(Entries taken from a collection)
□ □ □ □ □ □ □

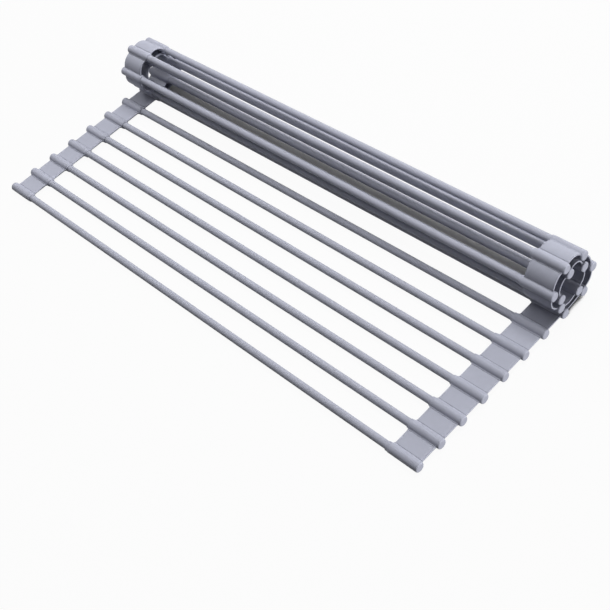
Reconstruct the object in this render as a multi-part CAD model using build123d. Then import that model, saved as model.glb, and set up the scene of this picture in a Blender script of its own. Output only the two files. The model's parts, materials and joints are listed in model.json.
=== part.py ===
from build123d import *
from math import cos, degrees, hypot, radians, sin, sqrt, tan
import os

# Roll up dish drying rack. Coated steel rods lie side by side, and each end of every rod sits in a
# blind sleeve of a silicone strip. The strips bend between their sleeves, so the rack rolls up.
# Here the near rods lie flat and the far ones are rolled into a spiral of two turns.
# X runs along the rods, Y along the strips towards the roll, and Z up from the surface below.
# The origin is on that surface, under the middle of the whole rack.

# Whole rack
overall_width = 419.0
unrolled_length = 330.2
rod_count = 18

# Silicone sleeve on the end of each rod: a blind barrel with a thinner collar at its mouth
sleeve_diameter = 6.6
barrel_length = 22.5
barrel_end_radius = 0.9
sleeve_end_wall = 2.0
collar_diameter = 6.2
collar_length = 2.0
shoulder_radius = 0.2
collar_edge_radius = 0.2

# Silicone web that joins each sleeve to the next
web_thickness = 1.0
web_setback = 1.75
web_root_radius = 0.8
web_root_margin = 0.1
web_slit = 0.2

# Rod: a steel tube inside a thin silicone coat
coat_diameter = 5.2
core_diameter = 4.6
core_wall = 0.6
glue_line = 0.05
end_play = 0.3

# Allowance by which cutting shapes run past what they cut
overrun = 1.0

# Bend of each web of the roll in degrees, by the number of the rod before it.
# The rod named here is the last one that lies flat, and every web before it is straight.
last_flat_rod = 8
roll_bends = {8: 16, 9: 77, 10: 42, 11: 63, 12: 54, 13: 74, 14: 64, 15: 75, 16: 98, 17: 68}

# Least gap between the sleeves of two turns. A web whose sleeve would come closer bends on by
# further steps, each of this many degrees, until the sleeve is clear of the turn outside it.
turn_gap = 0.3
bend_step = 1

# Sizes that follow from those above
full_turn = 360
sleeve_radius = sleeve_diameter / 2
half_web = web_thickness / 2
half_width = overall_width / 2
pitch = (unrolled_length - sleeve_diameter) / (rod_count - 1)
web_outer_x = half_width - web_setback
web_inner_x = half_width - barrel_length
sleeve_inner_x = web_inner_x - collar_length
bore_radius = coat_diameter / 2 + glue_line
bore_end_x = half_width - sleeve_end_wall
rod_length = 2 * (bore_end_x - end_play)

# Where the rounded root of a web ends, measured from the sleeve's axis, and where the web may bend
root_reach = sqrt((sleeve_radius + web_root_radius) ** 2 - (half_web + web_root_radius) ** 2)
stiff_reach = root_reach + web_root_margin
free_length = pitch - 2 * stiff_reach


def tangent_reach(bend):
    """Distance from a sleeve's axis to where the two ends of its bent web would meet in line."""
    if bend == 0:
        return pitch / 2
    return stiff_reach + free_length / bend * tan(bend / 2)


def next_place(place, bend):
    """Place of the sleeve that a web leads to, from the place before it and the web's bend."""
    y, z, angle = place
    reach = tangent_reach(bend)
    turned = angle + bend
    y = y + reach * (cos(angle) + cos(turned))
    z = z + reach * (sin(angle) + sin(turned))
    return y, z, turned


def is_crowded(place, places):
    """Whether a sleeve there would come nearer to one of those already laid than the turn gap."""
    spacing = sleeve_diameter + turn_gap
    return any(hypot(place[0] - y, place[1] - z) < spacing for y, z, angle in places.values())


def lay_links():
    """Place of each rod, as its (y, z, angle), and the bend of each web of the roll in radians."""
    places = {rod: ((rod - 1) * pitch, sleeve_radius, 0) for rod in range(1, last_flat_rod + 1)}
    bends = {}
    for rod in range(last_flat_rod, rod_count):
        bend = radians(roll_bends[rod])
        while is_crowded(next_place(places[rod], bend), places):
            bend = bend + radians(bend_step)
        bends[rod] = bend
        places[rod + 1] = next_place(places[rod], bend)
    middle = (min(y for y, z, a in places.values()) + max(y for y, z, a in places.values())) / 2
    return {rod: (y - middle, z, angle) for rod, (y, z, angle) in places.items()}, bends


def half_web_face(bend):
    """Section of the half web on a sleeve's +Y side: straight at its root, then half of the bend."""
    if bend == 0:
        tip_y = pitch / 2 - web_slit / 2
        return Pos(tip_y / 2, 0) * Rectangle(tip_y, web_thickness)
    centre_z = free_length / bend
    tip = bend / 2 - web_slit / 2 / centre_z
    rim_tip = degrees(tip)
    centre = (stiff_reach, centre_z)
    outer = CenterArc(centre, centre_z + half_web, -full_turn / 4, rim_tip)
    inner = CenterArc(centre, centre_z - half_web, -full_turn / 4, rim_tip)
    outline = [
        Line((0, -half_web), outer @ 0),
        outer,
        Line(outer @ 1, inner @ 1),
        inner,
        Line(inner @ 0, (0, half_web)),
        Line((0, half_web), (0, -half_web)),
    ]
    return make_face(outline)


def root_fillet_face():
    """Section of the rounded root between a sleeve's top and the web on its +Y side."""
    share = sleeve_radius / (sleeve_radius + web_root_radius)
    centre_z = half_web + web_root_radius
    on_web = (root_reach, half_web)
    on_sleeve = (root_reach * share, centre_z * share)
    arc = RadiusArc(on_web, on_sleeve, web_root_radius)
    return make_face([arc, Line(on_sleeve, (0, 0)), Line((0, 0), on_web)])


def strip_section(bend_before, bend_after):
    """Section of one sleeve with its half webs, the sleeve still solid."""
    section = Circle(sleeve_radius)
    fillet_above = root_fillet_face()
    fillets = fillet_above + mirror(fillet_above, about=Plane.XZ)
    if bend_after is not None:
        section = section + half_web_face(bend_after) + fillets
    if bend_before is not None:
        section = section + mirror(half_web_face(bend_before) + fillets, about=Plane.YZ)
    return section


def barrel_end():
    """Closed outer end of a sleeve, past the web, with its rounded edge."""
    rim_x = half_width - barrel_end_radius
    rim = (rim_x, sleeve_radius)
    face_edge = (half_width, sleeve_radius - barrel_end_radius)
    outline = [
        Line((web_outer_x, 0), (web_outer_x, sleeve_radius)),
        Line((web_outer_x, sleeve_radius), rim),
        RadiusArc(rim, face_edge, barrel_end_radius),
        Line(face_edge, (half_width, 0)),
        Line((half_width, 0), (web_outer_x, 0)),
    ]
    return revolve(make_face(outline), axis=Axis.X)


def collar():
    """Thinner collar at a sleeve's mouth, with a rounded shoulder up to the barrel."""
    collar_radius = collar_diameter / 2
    shoulder = (web_inner_x, collar_radius + shoulder_radius)
    shoulder_foot = (web_inner_x - shoulder_radius, collar_radius)
    edge = (sleeve_inner_x + collar_edge_radius, collar_radius)
    mouth = (sleeve_inner_x, collar_radius - collar_edge_radius)
    outline = [
        Line((web_inner_x, 0), shoulder),
        RadiusArc(shoulder, shoulder_foot, shoulder_radius),
        Line(shoulder_foot, edge),
        RadiusArc(edge, mouth, -collar_edge_radius),
        Line(mouth, (sleeve_inner_x, 0)),
        Line((sleeve_inner_x, 0), (web_inner_x, 0)),
    ]
    return revolve(make_face(outline), axis=Axis.X)


def along_x(radius, start, end):
    """Round bar along X between two places."""
    return Pos((start + end) / 2, 0, 0) * Rot(0, full_turn / 4, 0) * Cylinder(radius, end - start)


def strip_link(rod, bends):
    """Sleeve and half webs at both ends of one rod, as the two strips have them, lying level."""
    bend_before = bends.get(rod - 1, 0) if rod > 1 else None
    bend_after = bends.get(rod, 0) if rod < rod_count else None
    section = Plane.YZ * strip_section(bend_before, bend_after)
    body = Pos(web_inner_x, 0, 0) * extrude(section, amount=web_outer_x - web_inner_x)
    bore = along_x(bore_radius, sleeve_inner_x - overrun, bore_end_x)
    right = body + barrel_end() + collar() - bore
    return Compound([right.solid(), mirror(right, about=Plane.YZ).solid()])


def rod_coat():
    """Silicone coat of a rod, an open tube from one sleeve's bore to the other's."""
    outside = along_x(coat_diameter / 2, -rod_length / 2, rod_length / 2)
    bore_reach = rod_length / 2 + overrun
    return outside - along_x(core_diameter / 2 + glue_line, -bore_reach, bore_reach)


def rod_core():
    """Steel tube that carries the load, hidden in its coat."""
    outside = along_x(core_diameter / 2, -rod_length / 2, rod_length / 2)
    bore_reach = rod_length / 2 + overrun
    return outside - along_x(core_diameter / 2 - core_wall, -bore_reach, bore_reach)


def build_rack():
    """Every rod with its coat and its part of the strips, each in its place."""
    os.makedirs("parts", exist_ok=True)
    places, bends = lay_links()
    for rod, (y, z, angle) in places.items():
        place = Pos(0, y, z) * Rot(degrees(angle), 0, 0)
        export_step(place * rod_core(), f"parts/rod_core_{rod:02d}.step")
        export_step(place * rod_coat(), f"parts/rod_coat_{rod:02d}.step")
        export_step(place * strip_link(rod, bends), f"parts/strip_link_{rod:02d}.step")


build_rack()
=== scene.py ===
import json
import logging
import math
from dataclasses import dataclass, field
from enum import Enum

import bpy
import numpy as np
from mathutils import Matrix, Vector

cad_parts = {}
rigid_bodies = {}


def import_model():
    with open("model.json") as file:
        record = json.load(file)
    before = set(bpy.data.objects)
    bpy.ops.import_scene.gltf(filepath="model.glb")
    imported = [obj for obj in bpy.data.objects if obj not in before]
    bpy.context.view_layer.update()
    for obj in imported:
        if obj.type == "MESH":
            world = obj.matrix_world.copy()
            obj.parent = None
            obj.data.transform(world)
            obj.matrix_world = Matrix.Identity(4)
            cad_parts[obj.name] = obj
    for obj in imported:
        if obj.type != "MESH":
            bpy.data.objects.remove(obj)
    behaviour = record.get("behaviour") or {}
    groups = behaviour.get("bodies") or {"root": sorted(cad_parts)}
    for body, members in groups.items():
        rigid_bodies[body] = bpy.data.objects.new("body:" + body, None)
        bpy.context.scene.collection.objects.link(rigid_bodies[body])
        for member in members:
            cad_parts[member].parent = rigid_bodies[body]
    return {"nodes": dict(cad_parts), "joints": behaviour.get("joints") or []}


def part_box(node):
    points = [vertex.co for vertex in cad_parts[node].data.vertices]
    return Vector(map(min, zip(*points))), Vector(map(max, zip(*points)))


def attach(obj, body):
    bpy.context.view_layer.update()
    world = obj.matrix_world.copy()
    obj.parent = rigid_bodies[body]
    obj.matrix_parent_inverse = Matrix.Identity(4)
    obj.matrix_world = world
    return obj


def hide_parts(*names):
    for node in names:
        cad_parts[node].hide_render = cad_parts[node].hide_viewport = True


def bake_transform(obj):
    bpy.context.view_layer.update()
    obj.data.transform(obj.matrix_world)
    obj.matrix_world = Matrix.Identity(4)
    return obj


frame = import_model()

# A roll up dish drying rack: coated rods lie side by side in two moulded silicone strips, and the
# far end of the rack is rolled into a spiral. Every length is in metres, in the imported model's frame.

MM = 0.001
WHITE = (1.0, 1.0, 1.0, 1.0)

# Attributes that the finishes read: a point's place in the unrolled rack, and how deep in a crease it
# lies, from 0 to 1. The silicone darkens its colour by the second as painted shade, and gets rougher by
# it.
GRAIN = "grain"
PAINTED_SHADE_CREASE = "crease"

# Places of a colour Mix node's inputs and of its output, whose names it has more than once
MIX_FACTOR, MIX_FIRST, MIX_SECOND, MIX_RESULT = 0, 6, 7, 2

# Middle of what a noise gives, and the angle in degrees past which an edge isn't smoothed
NOISE_MIDDLE = 0.5
SHARP_ANGLE = 38.0

log = logging.getLogger("rack")


class Side(Enum):
    """The two silicone strips, by the sign of the X that each one is on."""

    LEFT = -1
    RIGHT = 1


class Draw(Enum):
    """How a finish runs over its piece, as a stretch of the pattern along X, Y and Z."""

    MOULDED = (1.0, 1.0, 1.0)
    EXTRUDED = (0.06, 1.0, 1.0)
    DRAWN = (0.01, 1.0, 1.0)


class Sock:
    """A shader socket that adds, subtracts and multiplies as a number does, on either side."""

    def __init__(self, graph: "Graph", socket: bpy.types.NodeSocket) -> None:
        """Wrap one output.

        Args:
            graph: The graph that new nodes go into.
            socket: The output socket.
        """
        self.graph = graph
        self.socket = socket

    def _math(self, operation: str, a: "Sock | float", b: "Sock | float") -> "Sock":
        """Add one Math node.

        Args:
            operation: The node's operation.
            a: Its first value or link.
            b: Its second value or link.

        Returns:
            The node's value.
        """
        return self.graph.node("ShaderNodeMath", {"operation": operation}, {0: a, 1: b})

    def __add__(self, other: "Sock | float") -> "Sock":
        """Sum of this value and another."""
        return self._math("ADD", self, other)

    def __radd__(self, other: float) -> "Sock":
        """Sum of another value and this one."""
        return self._math("ADD", other, self)

    def __sub__(self, other: "Sock | float") -> "Sock":
        """This value less another."""
        return self._math("SUBTRACT", self, other)

    def __rsub__(self, other: float) -> "Sock":
        """Another value less this one."""
        return self._math("SUBTRACT", other, self)

    def __mul__(self, other: "Sock | float") -> "Sock":
        """Product of this value and another."""
        return self._math("MULTIPLY", self, other)

    def __rmul__(self, other: float) -> "Sock":
        """Product of another value and this one."""
        return self._math("MULTIPLY", other, self)

    def at_most(self, other: "Sock | float") -> "Sock":
        """The lesser of this value and another."""
        return self._math("MINIMUM", self, other)

    def at_least(self, other: "Sock | float") -> "Sock":
        """The greater of this value and another."""
        return self._math("MAXIMUM", self, other)


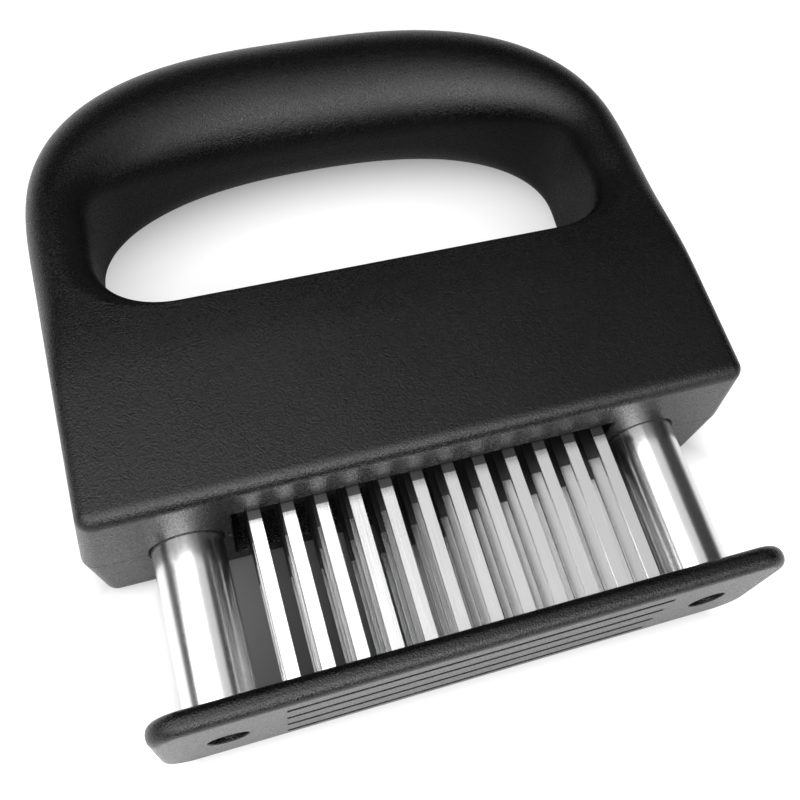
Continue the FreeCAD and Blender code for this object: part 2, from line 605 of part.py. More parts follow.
def stop_collar(sign):
    """Flanged sleeve in the tube's top; its flange rests on the housing's ledge."""
    x = sign * TUBE_X
    flange = rod_y(COLLAR_OD / 2, x, TUBE_TOP_Y, TUBE_TOP_Y + COLLAR_FLANGE)
    sleeve = rod_y(TUBE_BORE / 2 - PRESS_GAP, x, TUBE_TOP_Y - COLLAR_SLEEVE_LENGTH, TUBE_TOP_Y)
    bore = rod_y(COLLAR_BORE / 2, x, TUBE_TOP_Y - COLLAR_SLEEVE_LENGTH, TUBE_TOP_Y + COLLAR_FLANGE)
    return flange.fuse(sleeve).cut(bore).removeSplitter()


def tube_plug(sign):
    """Plug in the tube's foot, which takes the plate screw and carries the spring."""
    x = sign * TUBE_X
    plug = rod_y(TUBE_BORE / 2 - PRESS_GAP, x, TUBE_BASE_Y, PLUG_TOP_Y)
    pilot_top = PLATE_SCREW_RECESS_DEPTH + PLATE_SCREW_LENGTH + PILOT_CLEARANCE
    return plug.cut(rod_y(PLATE_SCREW_DIAMETER / 2 + PRESS_GAP, x, TUBE_BASE_Y, pilot_top))


# ---- Return springs and their guides ------------------------------------------------------------------
def spring_top_y():
    return ROOF_Y - SPRING_GUIDE_FLANGE


def return_spring(sign):
    """Round wire wound on a helix between the plug and the guide's flange."""
    radius = (SPRING_OD - SPRING_WIRE) / 2
    height = spring_top_y() - PLUG_TOP_Y - SPRING_WIRE
    helix = Part.makeHelix(height / SPRING_TURNS, height, radius)
    section = Part.Wire(Part.makeCircle(SPRING_WIRE / 2, Vector(radius, 0, 0), Vector(0, 1, 0)))
    spring = Part.Wire(helix).makePipeShell([section], True, True)
    spring.rotate(Vector(0, 0, 0), Vector(1, 0, 0), -90)
    spring.translate(Vector(sign * TUBE_X, PLUG_TOP_Y + SPRING_WIRE / 2, 0))
    return spring


def spring_guide(sign):
    """Rod inside the spring; its flange bears on the chamber roof and its spigot enters it."""
    x = sign * TUBE_X
    flange_y = spring_top_y()
    rod = rod_y(SPRING_GUIDE_DIAMETER / 2, x, flange_y - SPRING_GUIDE_LENGTH, flange_y)
    flange = rod_y(SPRING_GUIDE_FLANGE_DIAMETER / 2, x, flange_y, ROOF_Y)
    spigot = rod_y(SPRING_GUIDE_SPIGOT_DIAMETER / 2, x, ROOF_Y, ROOF_Y + SPRING_GUIDE_SPIGOT)
    return fuse_all([rod, flange, spigot])


# ---- Assembly --------------------------------------------------------------------------------------------
def build():
    """Every piece in the working frame, by node name."""
    pieces = {
        "front_shell": housing_shell(1),
        "back_cover": housing_shell(-1),
        "housing_screws": housing_screws(),
        "comb_pins": comb_pins(),
        "guard_plate": guard_plate(),
        "plate_screws": plate_screws(),
    }
    for i, z in enumerate(ROW_Z):
        pieces[f"blade_comb_{i + 1}"] = blade_comb(z)
    for i, (front, back) in enumerate(zip(ROW_Z, ROW_Z[1:])):
        pieces[f"comb_spacer_{i + 1}"] = comb_spacer((front + back) / 2)
    for name, sign in SIDES.items():
        pieces[f"guide_tube_{name}"] = guide_tube(sign)
        pieces[f"stop_collar_{name}"] = stop_collar(sign)
        pieces[f"tube_plug_{name}"] = tube_plug(sign)
        pieces[f"return_spring_{name}"] = return_spring(sign)
        pieces[f"spring_guide_{name}"] = spring_guide(sign)
    return pieces


def export(pieces):
    """Move the pieces to the tool's own origin and write one STEP file per node."""
    os.makedirs("parts", exist_ok=True)
    move = Vector(0, -TOP_Y / 2, BACK_DEPTH)
    for name, shape in pieces.items():
        placed = shape.copy()
        placed.translate(move)
        placed.exportStep(f"parts/{name}.step")


export(build())
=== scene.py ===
"""Blade meat tenderizer dressed for a studio view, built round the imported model.

The tool lies on its back on a pale table. The housing's halves, the guard plate, the
tubes, the blade combs and the springs are surfaces worked out with numpy from the
frame's own sizes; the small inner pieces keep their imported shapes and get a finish.
"""
import math

import bpy
import numpy as np
from mathutils import Matrix, Vector


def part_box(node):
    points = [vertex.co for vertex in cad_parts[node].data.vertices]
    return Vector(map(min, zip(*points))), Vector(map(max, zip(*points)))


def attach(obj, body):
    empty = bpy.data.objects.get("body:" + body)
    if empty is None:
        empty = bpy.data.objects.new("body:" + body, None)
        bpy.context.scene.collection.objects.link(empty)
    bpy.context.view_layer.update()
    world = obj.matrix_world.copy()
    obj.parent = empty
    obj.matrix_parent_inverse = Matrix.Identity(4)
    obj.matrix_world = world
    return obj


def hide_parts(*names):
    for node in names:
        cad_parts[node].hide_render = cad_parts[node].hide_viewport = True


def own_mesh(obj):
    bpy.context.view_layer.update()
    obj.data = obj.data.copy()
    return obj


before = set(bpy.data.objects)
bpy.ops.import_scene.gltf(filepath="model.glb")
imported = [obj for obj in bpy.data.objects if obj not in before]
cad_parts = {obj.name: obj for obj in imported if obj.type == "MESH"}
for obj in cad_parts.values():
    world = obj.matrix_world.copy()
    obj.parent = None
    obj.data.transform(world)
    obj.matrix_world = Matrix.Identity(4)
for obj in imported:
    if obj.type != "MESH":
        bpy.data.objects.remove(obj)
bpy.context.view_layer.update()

MM = 0.001
QUARTER = math.pi / 2
OVERCUT = 1.0 * MM                  # how far a cutter reaches out of its piece

# ---- Places read from the frame ------------------------------------------------------------
shell_low, shell_high = (np.array(corner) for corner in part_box("front_shell"))
cover_low, _ = (np.array(corner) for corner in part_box("back_cover"))
plate_low, plate_high = (np.array(corner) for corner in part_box("guard_plate"))
PARTING_Z = shell_low[2]
FRONT_DEPTH = shell_high[2] - PARTING_Z
BACK_DEPTH = PARTING_Z - cover_low[2]
UNDERSIDE_Y = shell_low[1]
TOP_Y = shell_high[1]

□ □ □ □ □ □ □

### What is required:
Nothing but the lines from the one with "return pieces" through the one with "if empty is" should be retyped; include both and keep them exact.

### Solution to this task:
    return pieces


def export(pieces):
    """Move the pieces to the tool's own origin and write one STEP file per node."""
    os.makedirs("parts", exist_ok=True)
    move = Vector(0, -TOP_Y / 2, BACK_DEPTH)
    for name, shape in pieces.items():
        placed = shape.copy()
        placed.translate(move)
        placed.exportStep(f"parts/{name}.step")


export(build())
=== scene.py ===
"""Blade meat tenderizer dressed for a studio view, built round the imported model.

The tool lies on its back on a pale table. The housing's halves, the guard plate, the
tubes, the blade combs and the springs are surfaces worked out with numpy from the
frame's own sizes; the small inner pieces keep their imported shapes and get a finish.
"""
import math

import bpy
import numpy as np
from mathutils import Matrix, Vector


def part_box(node):
    points = [vertex.co for vertex in cad_parts[node].data.vertices]
    return Vector(map(min, zip(*points))), Vector(map(max, zip(*points)))


def attach(obj, body):
    empty = bpy.data.objects.get("body:" + body)
    if empty is None:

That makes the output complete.